— begin Information supplied —

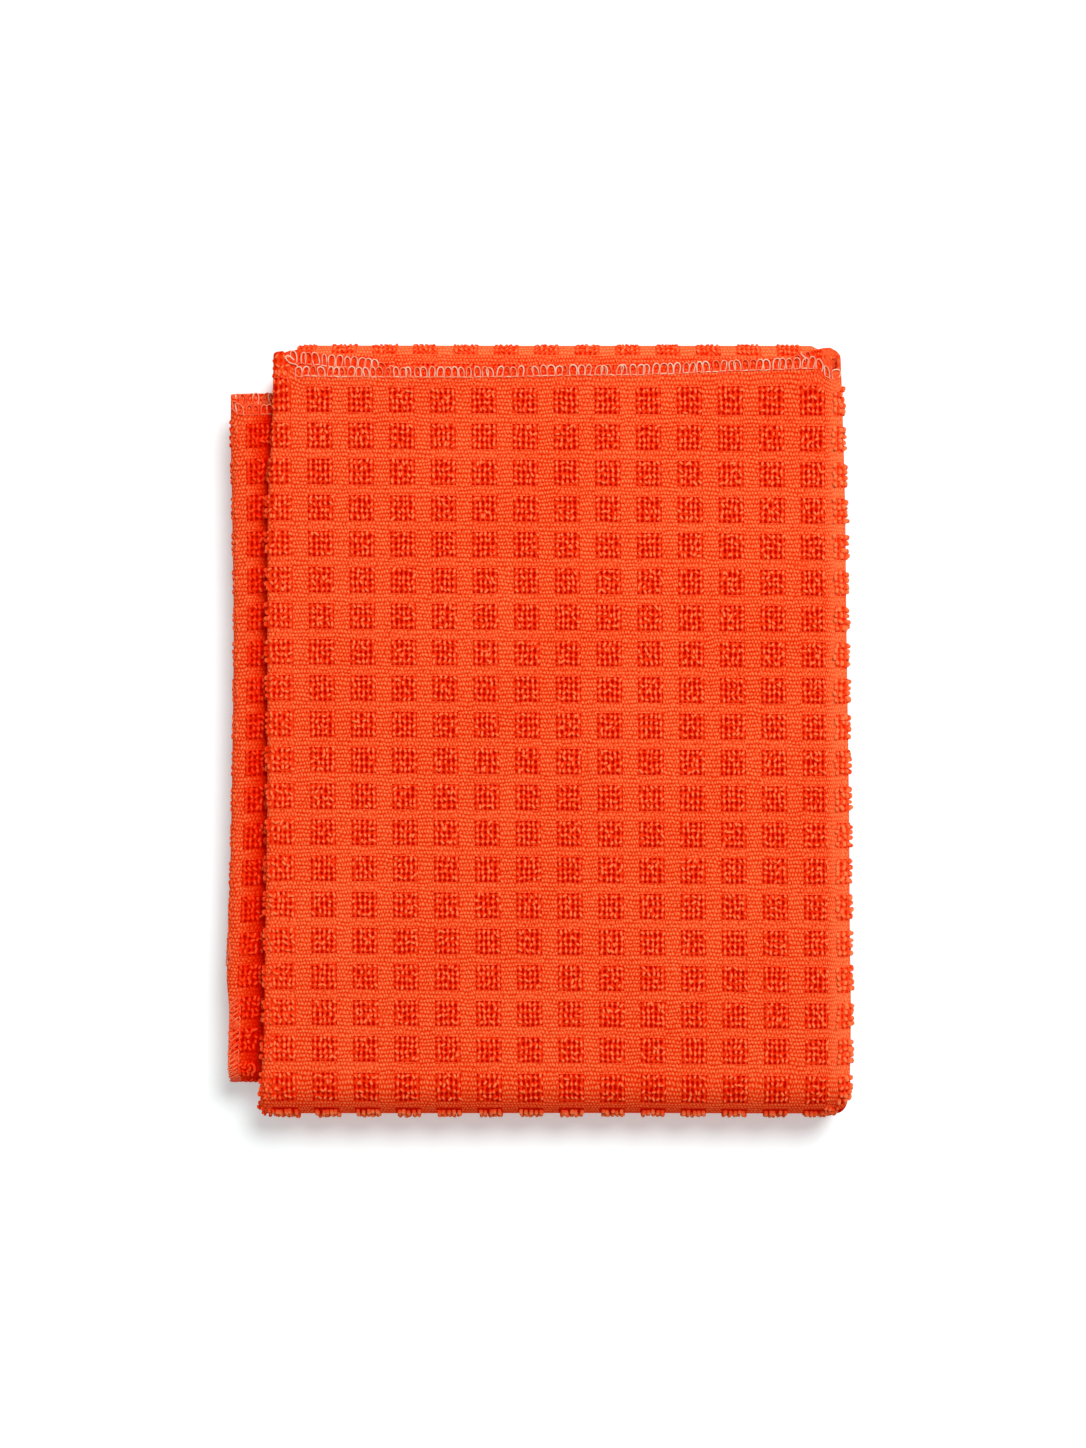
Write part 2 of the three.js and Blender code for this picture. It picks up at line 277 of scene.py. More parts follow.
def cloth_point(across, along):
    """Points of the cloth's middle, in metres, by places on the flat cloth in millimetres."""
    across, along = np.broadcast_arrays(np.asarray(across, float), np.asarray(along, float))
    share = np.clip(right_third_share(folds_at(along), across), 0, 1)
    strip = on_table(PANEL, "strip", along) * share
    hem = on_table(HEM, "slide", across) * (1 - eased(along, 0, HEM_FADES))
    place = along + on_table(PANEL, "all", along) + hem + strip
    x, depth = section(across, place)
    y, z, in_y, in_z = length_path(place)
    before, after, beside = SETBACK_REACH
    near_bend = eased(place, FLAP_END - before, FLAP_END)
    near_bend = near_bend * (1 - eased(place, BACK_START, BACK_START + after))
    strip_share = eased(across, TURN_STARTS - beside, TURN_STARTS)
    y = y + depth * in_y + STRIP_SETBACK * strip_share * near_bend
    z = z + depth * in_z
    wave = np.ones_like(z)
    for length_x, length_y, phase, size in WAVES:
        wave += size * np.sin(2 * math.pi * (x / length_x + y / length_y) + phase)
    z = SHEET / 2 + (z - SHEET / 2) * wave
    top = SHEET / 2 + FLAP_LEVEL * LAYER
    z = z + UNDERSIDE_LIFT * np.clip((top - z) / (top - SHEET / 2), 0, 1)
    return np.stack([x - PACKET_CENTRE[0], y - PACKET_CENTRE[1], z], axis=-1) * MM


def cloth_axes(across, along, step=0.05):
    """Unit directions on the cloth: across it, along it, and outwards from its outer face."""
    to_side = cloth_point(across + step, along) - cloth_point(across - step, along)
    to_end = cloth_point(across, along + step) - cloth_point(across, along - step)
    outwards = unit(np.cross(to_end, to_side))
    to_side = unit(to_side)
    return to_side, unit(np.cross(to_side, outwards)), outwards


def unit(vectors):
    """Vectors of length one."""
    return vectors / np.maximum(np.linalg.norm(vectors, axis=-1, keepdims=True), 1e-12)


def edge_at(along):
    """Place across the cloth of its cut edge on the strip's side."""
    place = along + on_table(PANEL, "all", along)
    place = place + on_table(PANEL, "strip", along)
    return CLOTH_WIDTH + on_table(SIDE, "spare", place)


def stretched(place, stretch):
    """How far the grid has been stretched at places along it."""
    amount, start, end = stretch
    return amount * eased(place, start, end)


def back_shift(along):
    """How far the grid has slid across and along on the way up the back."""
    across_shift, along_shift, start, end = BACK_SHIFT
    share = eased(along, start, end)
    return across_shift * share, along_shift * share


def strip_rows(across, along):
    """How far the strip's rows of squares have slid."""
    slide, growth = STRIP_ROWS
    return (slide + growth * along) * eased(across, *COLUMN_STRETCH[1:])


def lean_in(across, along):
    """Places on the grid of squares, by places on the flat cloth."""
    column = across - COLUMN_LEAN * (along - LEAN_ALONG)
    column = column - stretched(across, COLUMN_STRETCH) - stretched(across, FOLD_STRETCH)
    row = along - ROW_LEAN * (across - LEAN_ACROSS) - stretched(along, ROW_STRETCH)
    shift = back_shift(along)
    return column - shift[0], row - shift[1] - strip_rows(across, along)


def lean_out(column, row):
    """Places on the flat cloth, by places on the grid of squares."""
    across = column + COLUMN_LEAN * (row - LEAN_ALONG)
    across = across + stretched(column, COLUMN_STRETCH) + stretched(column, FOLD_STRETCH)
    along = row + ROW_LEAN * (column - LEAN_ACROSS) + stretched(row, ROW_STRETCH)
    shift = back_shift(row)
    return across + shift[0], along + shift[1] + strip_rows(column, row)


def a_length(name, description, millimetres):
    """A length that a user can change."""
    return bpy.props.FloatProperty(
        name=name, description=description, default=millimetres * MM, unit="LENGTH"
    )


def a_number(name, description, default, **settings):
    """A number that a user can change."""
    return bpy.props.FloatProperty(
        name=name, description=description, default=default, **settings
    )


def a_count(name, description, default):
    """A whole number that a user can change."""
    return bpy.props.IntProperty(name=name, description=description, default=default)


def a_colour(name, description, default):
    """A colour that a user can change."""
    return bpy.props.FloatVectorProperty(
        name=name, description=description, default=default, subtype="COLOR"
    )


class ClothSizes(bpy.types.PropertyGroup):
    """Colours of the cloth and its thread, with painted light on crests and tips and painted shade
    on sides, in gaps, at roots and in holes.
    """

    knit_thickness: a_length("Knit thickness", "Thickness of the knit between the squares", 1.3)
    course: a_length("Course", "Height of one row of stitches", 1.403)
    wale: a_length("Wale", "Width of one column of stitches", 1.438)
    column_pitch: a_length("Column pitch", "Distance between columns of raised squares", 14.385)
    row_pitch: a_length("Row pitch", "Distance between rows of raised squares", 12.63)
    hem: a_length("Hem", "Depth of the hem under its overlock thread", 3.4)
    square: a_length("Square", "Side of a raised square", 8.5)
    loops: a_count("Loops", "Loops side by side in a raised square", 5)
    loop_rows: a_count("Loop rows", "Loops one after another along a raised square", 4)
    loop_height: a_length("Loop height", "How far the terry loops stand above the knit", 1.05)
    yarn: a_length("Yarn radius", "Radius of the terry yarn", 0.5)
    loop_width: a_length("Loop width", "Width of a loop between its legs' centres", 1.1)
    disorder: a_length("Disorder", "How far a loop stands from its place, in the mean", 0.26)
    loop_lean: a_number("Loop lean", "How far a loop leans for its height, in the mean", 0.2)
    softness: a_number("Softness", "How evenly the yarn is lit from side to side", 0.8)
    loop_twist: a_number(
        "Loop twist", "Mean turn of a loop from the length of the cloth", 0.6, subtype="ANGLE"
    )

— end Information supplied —

**Directions for this task:** Restate the whole of the material exactly.

**Reply:**
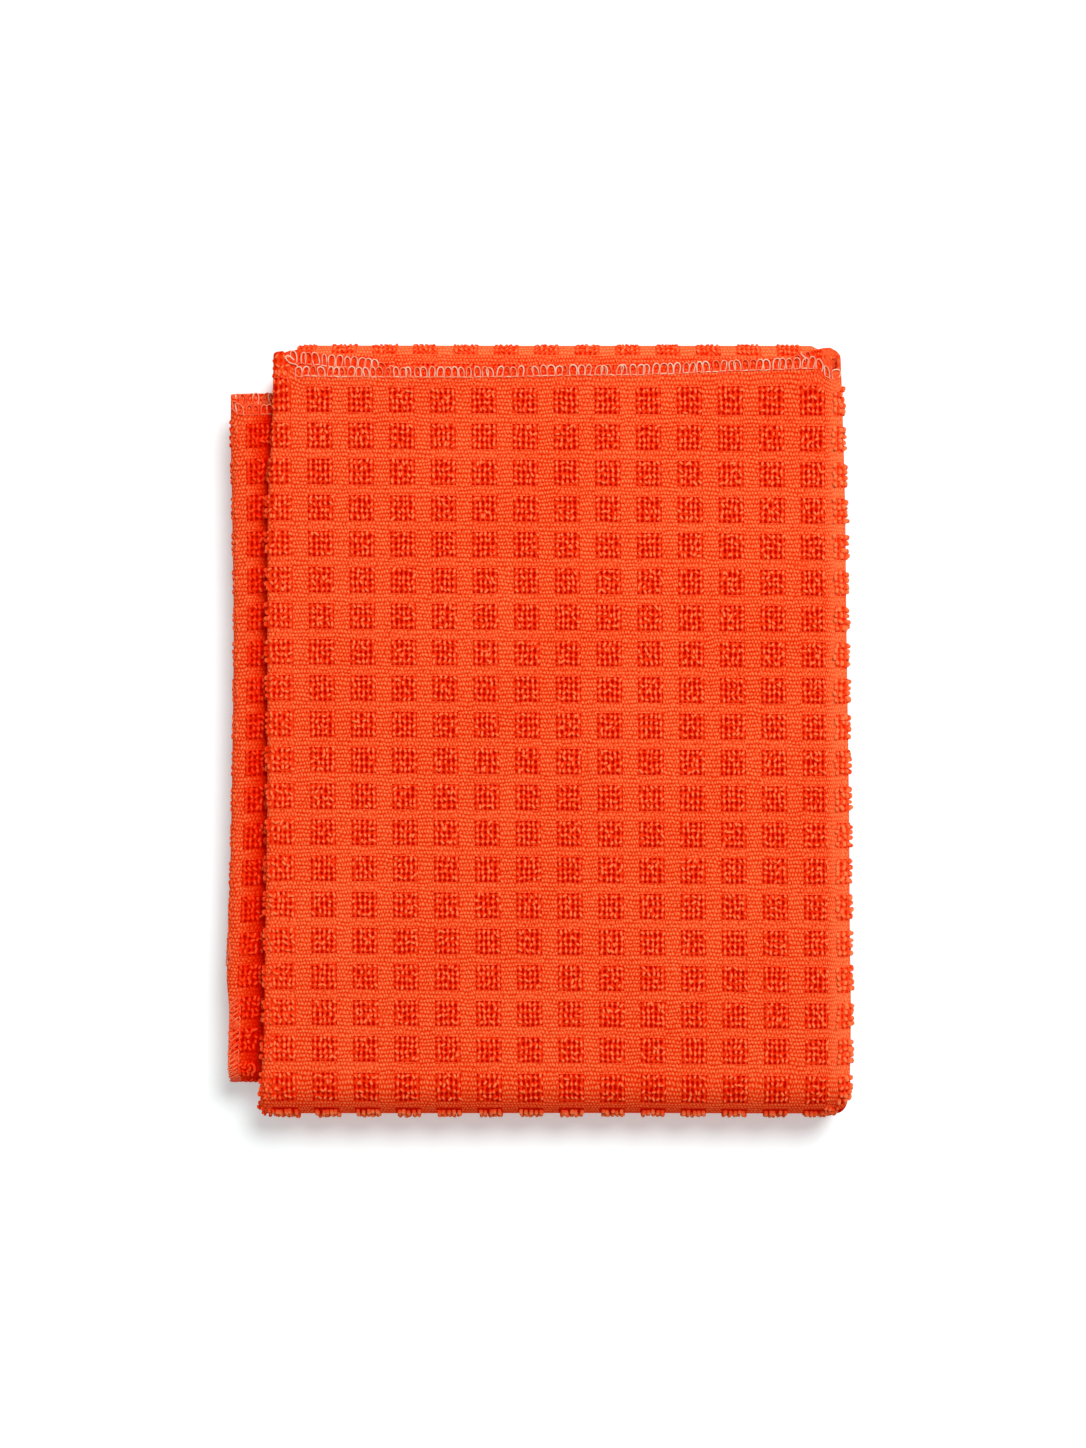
Write part 2 of the three.js and Blender code for this picture. It picks up at line 277 of scene.py. More parts follow.
def cloth_point(across, along):
    """Points of the cloth's middle, in metres, by places on the flat cloth in millimetres."""
    across, along = np.broadcast_arrays(np.asarray(across, float), np.asarray(along, float))
    share = np.clip(right_third_share(folds_at(along), across), 0, 1)
    strip = on_table(PANEL, "strip", along) * share
    hem = on_table(HEM, "slide", across) * (1 - eased(along, 0, HEM_FADES))
    place = along + on_table(PANEL, "all", along) + hem + strip
    x, depth = section(across, place)
    y, z, in_y, in_z = length_path(place)
    before, after, beside = SETBACK_REACH
    near_bend = eased(place, FLAP_END - before, FLAP_END)
    near_bend = near_bend * (1 - eased(place, BACK_START, BACK_START + after))
    strip_share = eased(across, TURN_STARTS - beside, TURN_STARTS)
    y = y + depth * in_y + STRIP_SETBACK * strip_share * near_bend
    z = z + depth * in_z
    wave = np.ones_like(z)
    for length_x, length_y, phase, size in WAVES:
        wave += size * np.sin(2 * math.pi * (x / length_x + y / length_y) + phase)
    z = SHEET / 2 + (z - SHEET / 2) * wave
    top = SHEET / 2 + FLAP_LEVEL * LAYER
    z = z + UNDERSIDE_LIFT * np.clip((top - z) / (top - SHEET / 2), 0, 1)
    return np.stack([x - PACKET_CENTRE[0], y - PACKET_CENTRE[1], z], axis=-1) * MM


def cloth_axes(across, along, step=0.05):
    """Unit directions on the cloth: across it, along it, and outwards from its outer face."""
    to_side = cloth_point(across + step, along) - cloth_point(across - step, along)
    to_end = cloth_point(across, along + step) - cloth_point(across, along - step)
    outwards = unit(np.cross(to_end, to_side))
    to_side = unit(to_side)
    return to_side, unit(np.cross(to_side, outwards)), outwards


def unit(vectors):
    """Vectors of length one."""
    return vectors / np.maximum(np.linalg.norm(vectors, axis=-1, keepdims=True), 1e-12)


def edge_at(along):
    """Place across the cloth of its cut edge on the strip's side."""
    place = along + on_table(PANEL, "all", along)
    place = place + on_table(PANEL, "strip", along)
    return CLOTH_WIDTH + on_table(SIDE, "spare", place)


def stretched(place, stretch):
    """How far the grid has been stretched at places along it."""
    amount, start, end = stretch
    return amount * eased(place, start, end)


def back_shift(along):
    """How far the grid has slid across and along on the way up the back."""
    across_shift, along_shift, start, end = BACK_SHIFT
    share = eased(along, start, end)
    return across_shift * share, along_shift * share


def strip_rows(across, along):
    """How far the strip's rows of squares have slid."""
    slide, growth = STRIP_ROWS
    return (slide + growth * along) * eased(across, *COLUMN_STRETCH[1:])


def lean_in(across, along):
    """Places on the grid of squares, by places on the flat cloth."""
    column = across - COLUMN_LEAN * (along - LEAN_ALONG)
    column = column - stretched(across, COLUMN_STRETCH) - stretched(across, FOLD_STRETCH)
    row = along - ROW_LEAN * (across - LEAN_ACROSS) - stretched(along, ROW_STRETCH)
    shift = back_shift(along)
    return column - shift[0], row - shift[1] - strip_rows(across, along)


def lean_out(column, row):
    """Places on the flat cloth, by places on the grid of squares."""
    across = column + COLUMN_LEAN * (row - LEAN_ALONG)
    across = across + stretched(column, COLUMN_STRETCH) + stretched(column, FOLD_STRETCH)
    along = row + ROW_LEAN * (column - LEAN_ACROSS) + stretched(row, ROW_STRETCH)
    shift = back_shift(row)
    return across + shift[0], along + shift[1] + strip_rows(column, row)


def a_length(name, description, millimetres):
    """A length that a user can change."""
    return bpy.props.FloatProperty(
        name=name, description=description, default=millimetres * MM, unit="LENGTH"
    )


def a_number(name, description, default, **settings):
    """A number that a user can change."""
    return bpy.props.FloatProperty(
        name=name, description=description, default=default, **settings
    )


def a_count(name, description, default):
    """A whole number that a user can change."""
    return bpy.props.IntProperty(name=name, description=description, default=default)


def a_colour(name, description, default):
    """A colour that a user can change."""
    return bpy.props.FloatVectorProperty(
        name=name, description=description, default=default, subtype="COLOR"
    )


class ClothSizes(bpy.types.PropertyGroup):
    """Colours of the cloth and its thread, with painted light on crests and tips and painted shade
    on sides, in gaps, at roots and in holes.
    """

    knit_thickness: a_length("Knit thickness", "Thickness of the knit between the squares", 1.3)
    course: a_length("Course", "Height of one row of stitches", 1.403)
    wale: a_length("Wale", "Width of one column of stitches", 1.438)
    column_pitch: a_length("Column pitch", "Distance between columns of raised squares", 14.385)
    row_pitch: a_length("Row pitch", "Distance between rows of raised squares", 12.63)
    hem: a_length("Hem", "Depth of the hem under its overlock thread", 3.4)
    square: a_length("Square", "Side of a raised square", 8.5)
    loops: a_count("Loops", "Loops side by side in a raised square", 5)
    loop_rows: a_count("Loop rows", "Loops one after another along a raised square", 4)
    loop_height: a_length("Loop height", "How far the terry loops stand above the knit", 1.05)
    yarn: a_length("Yarn radius", "Radius of the terry yarn", 0.5)
    loop_width: a_length("Loop width", "Width of a loop between its legs' centres", 1.1)
    disorder: a_length("Disorder", "How far a loop stands from its place, in the mean", 0.26)
    loop_lean: a_number("Loop lean", "How far a loop leans for its height, in the mean", 0.2)
    softness: a_number("Softness", "How evenly the yarn is lit from side to side", 0.8)
    loop_twist: a_number(
        "Loop twist", "Mean turn of a loop from the length of the cloth", 0.6, subtype="ANGLE"
    )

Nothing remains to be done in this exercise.